Turning to her next song, she skipped Election Night, which, whilst hardly unsatisfactory, was probably the weakest song of her set on Monday, and replaced it with another track from her last album, She Left on a Monday, which earned some thrilled cheers from the fans who recognised it right away—a simple task when the title is in the first line. A much sweeter and pleasant song, its delivery in this raw form was vastly preferable to that on the album which, for me, was ruined by my arch enemy: the slide guitar.
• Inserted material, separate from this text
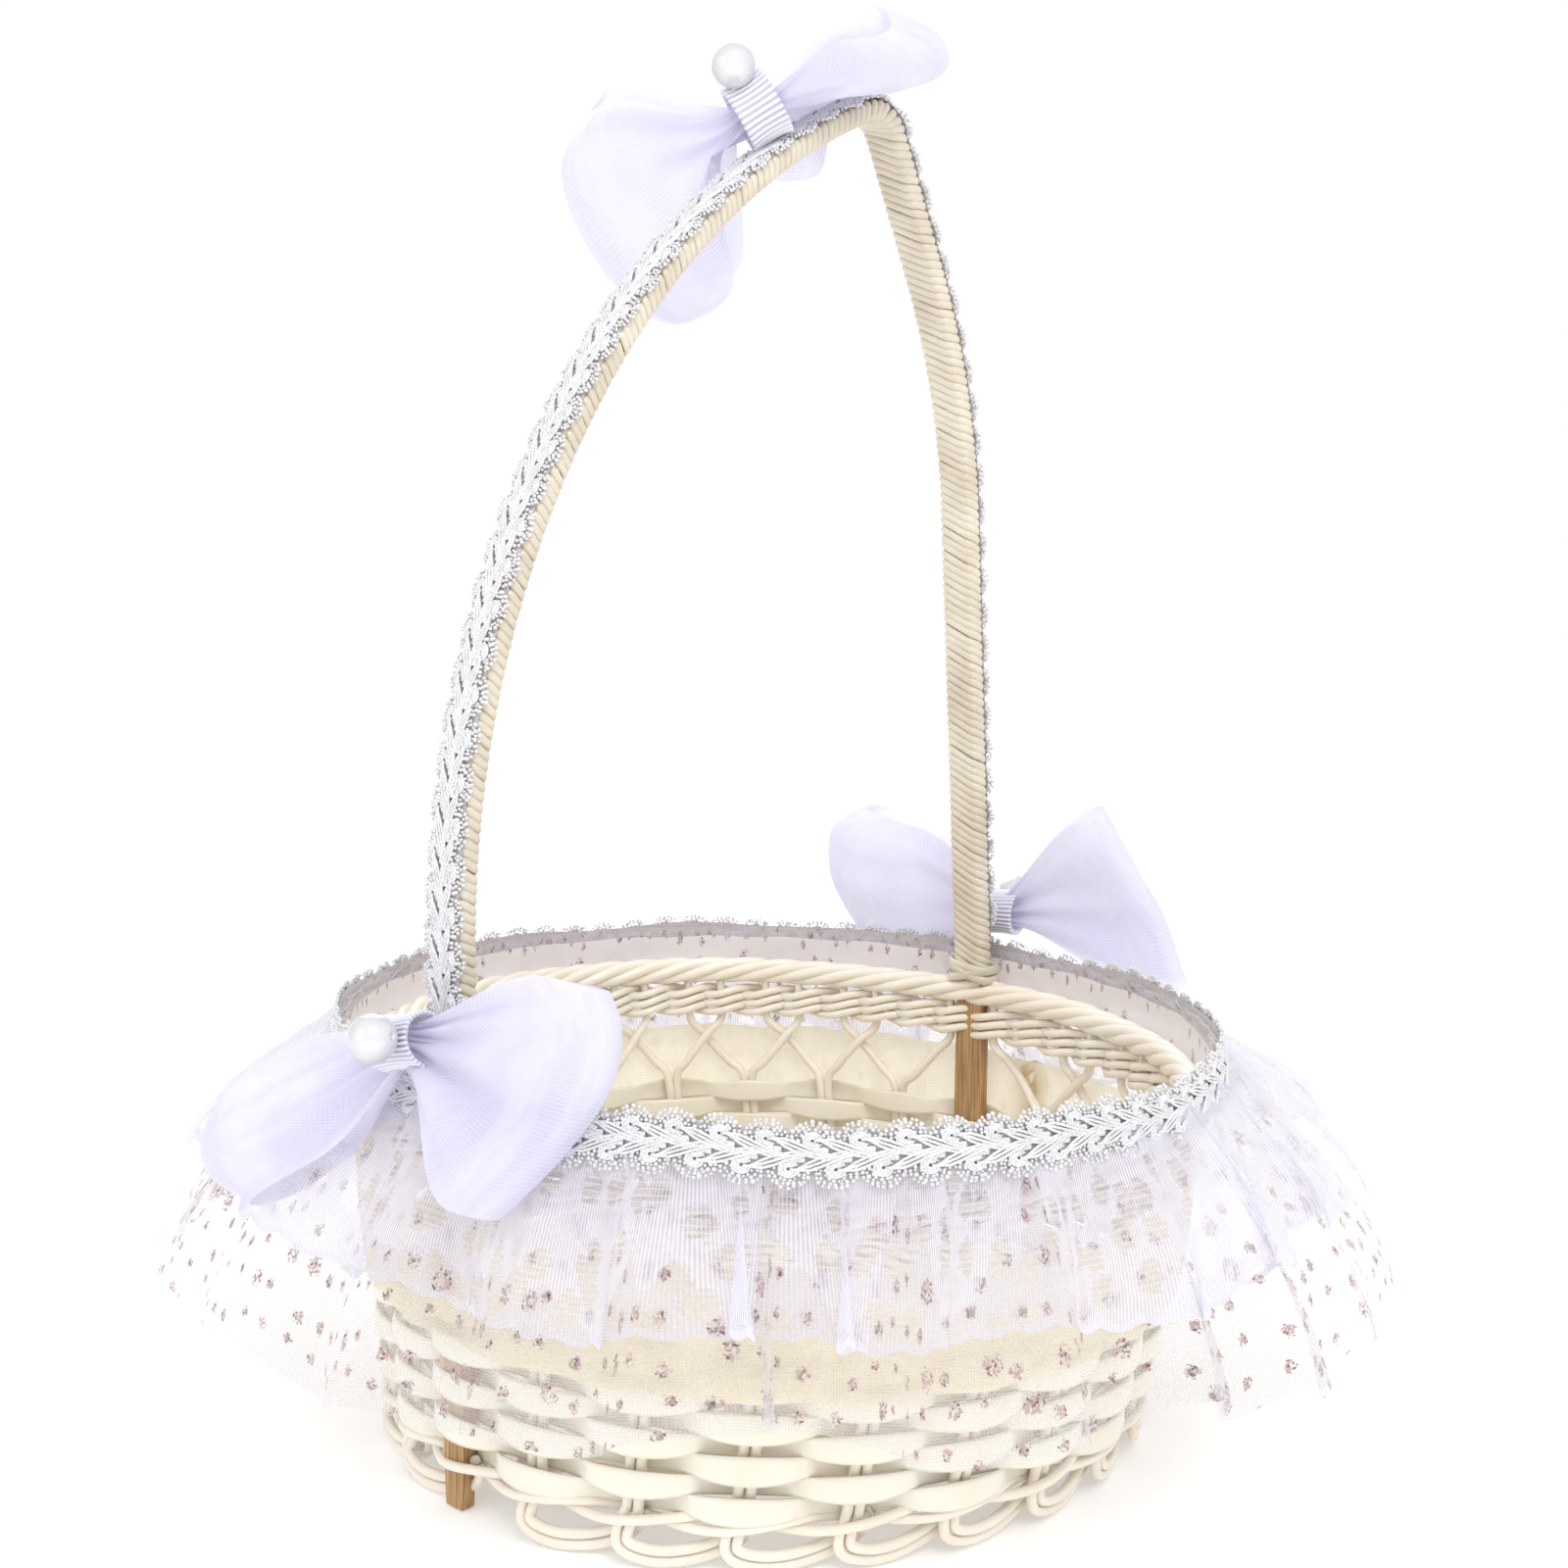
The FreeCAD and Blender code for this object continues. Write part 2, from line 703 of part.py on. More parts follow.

Perhaps her thoughts had turned to her father before performing this tune as this song was a family affair, with sisters Boh (of the band Stellar) and Pearl singing on the album track and mother Sophia Runga credited with adding "vocal guidance and direction." The song’s soothing, gentle, jazzy feel was a gratifying choice, her crystal voice ringing out as she belted out the wise advice, "Go to her, foolish man / What's the use of having pride if you don't have her? / She'll endure all she can, But you could make this easier on her."

When the cheers died down after that treat, Bic thanked us "so much for listening!". She said we’d been amazing to play to, and we applauded enthusiastically, not to congratulate ourselves for our audience skills, but to indicate that she had been amazing to listen to.

Most of us cheered again as she picked out the familiar introduction to Sway, and more cheers joined in as people recognised the first line she sang. Tonight, she seemed to remember to stick near the mike so that she didn’t fade out at any part of the song, and we were intoxicated by the sensational, appealing number that closed the set of the sensational, appealing woman.

Once again, her upbeat, straightforward set had helped boost our spirits when most everyone present was sad and worried about the Finn Brothers, and once again, the Albert Hall put only two bartenders in each bar to serve hundreds of people during the 30 minute interval. One was a fine example of class, the other one of blazing stupidity (she says even though she is teetotal.) Still, absolutely nothing could spoil an evening with Bic Runga and Tim and Neil Finn.